Written by Alex Koyfman
Posted July 6, 2017

It's not news that infrastructure in this country is hurting... badly. 

One of the biggest and potentially most critical prongs of this issue is our power grid — the system of power stations, transformers, and distribution lines that bring electricity to the farthest reaches of inhabited land. 


Built mostly in the post–World War II era, this incredibly complex network is responsible for connecting thousands of power plants to more than 150 million customers through 5 million miles of power lines. 

And the price tag matches the size of the grid itself. 

According to a report from the International Energy Agency, as much as $2.1 trillion of investment will be needed by the year 2035 just to keep our existing systems online and capable of supporting a demand for power that grows daily.

And the main problem facing it today is age.

Crumbling Infrastructure... Mounting Costs

As cited in a 2013 report from the Department of Energy, power grid outages in the U.S. have risen by 285% since records on blackouts began in 1984 — an increase driven by natural factors such as weather but also stress fatigue and demand overload. 
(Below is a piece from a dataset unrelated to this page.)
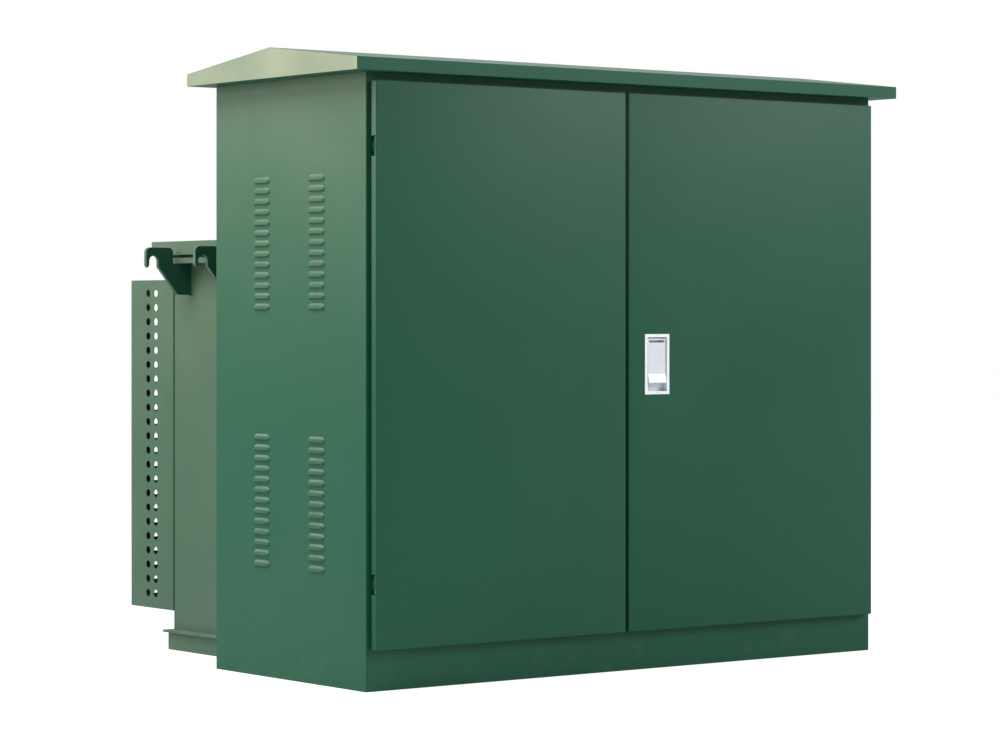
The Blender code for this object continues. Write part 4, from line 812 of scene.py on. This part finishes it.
def make_fins():
    low, high = FINS
    half = FIN_THICKNESS / 2
    root, tie_y = low.y + FIN_HEADER, high.y - FIN_TIE["inset"]
    centres = spread(low.x + half, high.x - half, FIN_COUNT)
    builder, ties, seams = bmesh.new(), bmesh.new(), bmesh.new()
    add_box(builder, low, (high.x, root, high.z))
    for x in centres:
        outline = [(x - half, low.y + FIN_HEADER / 2), (x + half, low.y + FIN_HEADER / 2)]
        outline += arc((x, high.y - half), half, 0, 180, 8)
        add_prism(builder, outline, "Z", low.z + 0.001, high.z - 0.001)
        side = half + FIN_SEAM["proud"]
        for z in (low.z + FIN_SEAM["end"], high.z - FIN_SEAM["end"]):
            add_box(seams, (x - side, root, z - FIN_SEAM["half"]),
                    (x + side, high.y - half, z + FIN_SEAM["half"]))
    spacer = [(FIN_TIE["spacer"], -FIN_TIE["half"]), (FIN_TIE["spacer"], FIN_TIE["half"])]
    for z in (low.z + FIN_TIE["end"], (low.z + high.z) / 2, high.z - FIN_TIE["end"]):
        add_tube(ties, [(low.x + half, tie_y, z), (high.x - half, tie_y, z)], FIN_TIE["radius"], 16)
        for x in centres:
            add_turned(ties, spacer, (x, tie_y, z), (1, 0, 0), 16)
    fins = new_object("fin_bank", builder, "tank_paint", HOUSING, ("radiator_fins",))
    round_edges(fins, 0.0012, 2, 50)
    new_object("fin_tie_rods", ties, "tank_paint")
    round_edges(new_object("fin_seams", seams, "tank_paint"), 0.0005, 2)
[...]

The problem, however, isn't growing linearly as time progresses. Pushed by age-related failure rates as well as constantly increasing demand (expected to grow by 30% over the next 25 years, despite a near universal push for more efficient, "greener" design and construction techniques in new buildings), that $2.1 trillion sum begins to look more and more reasonable as we stretch our outlook out to the 2030s and beyond. 

Whether the U.S. will have the public funds, the engineering prowess, or the logistical know-how required to pull off this transition without any catastrophes is questionable — a fact that's been worrying industry analysts for years. 

Today, however, there is an entirely new trend emerging in the world of energy generation, and it's threatening the status quo in a way we haven't seen since the advent of centralized power distribution. 

And it all has to do with de-centralization. 

Making the Grid Dependant on YOU

Announced in 2015, the Tesla (NASDAQ: TSLA) Powerwall, on the surface, is nothing more than a big lithium-ion battery, designed to be hung on a garage wall in a typical single-family home. 

The idea behind it isn't hard to understand. 

Much like a water well on a property can store and supply water to the residence on demand, regardless of whether local water mains are running, the Powerwall was designed to allow homeowners to store energy for usage in the event of a blackout, as well as to time their energy purchases to take advantage of lower prices at non-peak usage hours. 


It's a cool feature to give homeowners some freedom and peace of mind. But when coupled with a local power generation system, such as a small wind turbine or solar panels on the roof, the Powerwall suddenly provides the missing puzzle piece for what is essentially a small, private power plant. 

With power generation now working in unison with the local power storage, homeowners can produce their own electricity for their own consumption, as well as store and even sell the excess back to the power company through existing power lines. 

The benefits are twofold: The obvious cost savings and even profit potential for homeowners will be the initial carrot for prospective buyers, but, if implemented on a mass scale, it's the second effect that has the potential to disrupt and forever change the power grid as a whole.

With hundreds of thousands and eventually millions of users producing, consuming, and distributing their own power, no longer will the national power grid have to be dependent on a few thousand centralized power stations.

Crowdsourcing Electrons

And the benefits only stack up from there, as aging, high-polluting fossil fuel plants that still represent a huge chunk of our collective energy demand will be allowed to transition out of service without causing potentially dangerous power interruptions. 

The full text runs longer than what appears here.